You can see where I’m going with this.
Geek number three, Chris, is winding down his relationship with his girlfriend over the phone. He’s in Chicago and she’s in New York. Greta never actually appears live in the film. Instead, we hear her voice and see pictures of her that she sends over the phone. As the movie progresses, Chris and Greta, onscreen and in real life, spiral downward, relationship-wise. (Swanberg, because he uses non-actors and no script, frequently employs the technique of filming real-life situations.) Meanwhile, Chris gets lucky at a party. I’m not casting the first stone here about that. Chris and Greta are essentially separated. The phone is the only thing left keeping them in contact.
So yes, Chris does ask Greta for some naked pictures. Greta (the real-life Greta) was studying for finals and when Swanberg nudged her to produce, she closed her notebook, went into the college library bathroom, stripped in a stall, adopted a wide stance, took a set of photos, sent them to Swanberg on the spot, got dressed again, and went back to the books – in case you parents are wondering what your kids are doing at school this semester.
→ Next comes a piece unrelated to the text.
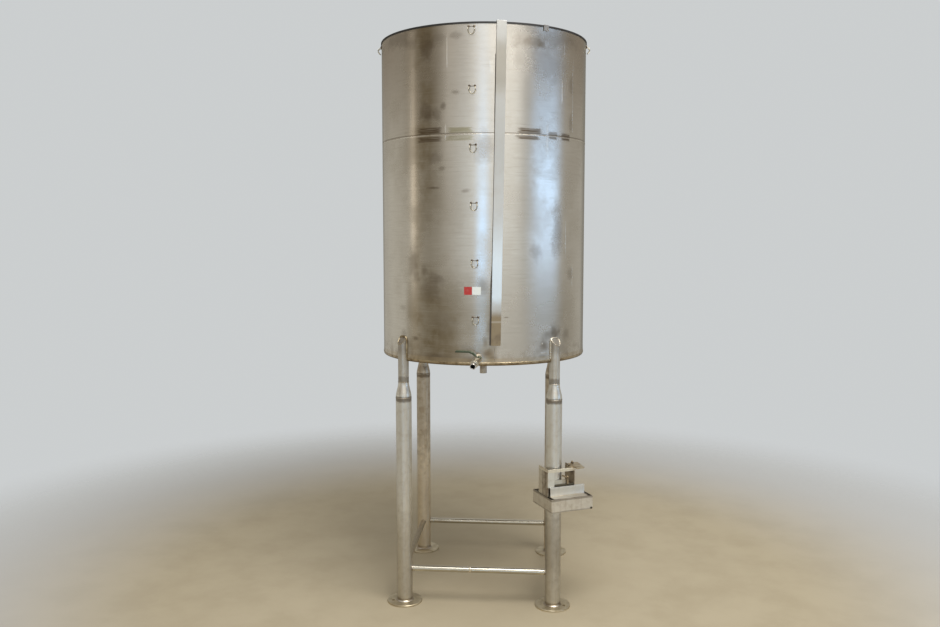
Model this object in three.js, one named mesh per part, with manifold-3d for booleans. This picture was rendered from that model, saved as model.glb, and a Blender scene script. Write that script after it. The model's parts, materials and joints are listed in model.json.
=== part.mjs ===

Post-movie, I see Chris, like Tim, meeting somebody new, whom he can spend time with in the flesh.
So this result in LOL – that the protagonists grow stronger in the face of Swanberg’s efforts to render them helpless – reminds us that for the millennial generation, so called, as for most kids in their 20s over the years, it’s the time of first experiencing true social connections and intimacy as an adult – life’s greatest adventure, not to get sappy about it. In LOL, the actors and their characters are left free at the end to move on and seek out whatever and whomever comes next for them. In the meantime, if you’re in the mood for it, spending 81 minutes with these young people could be a great idea. It was for me.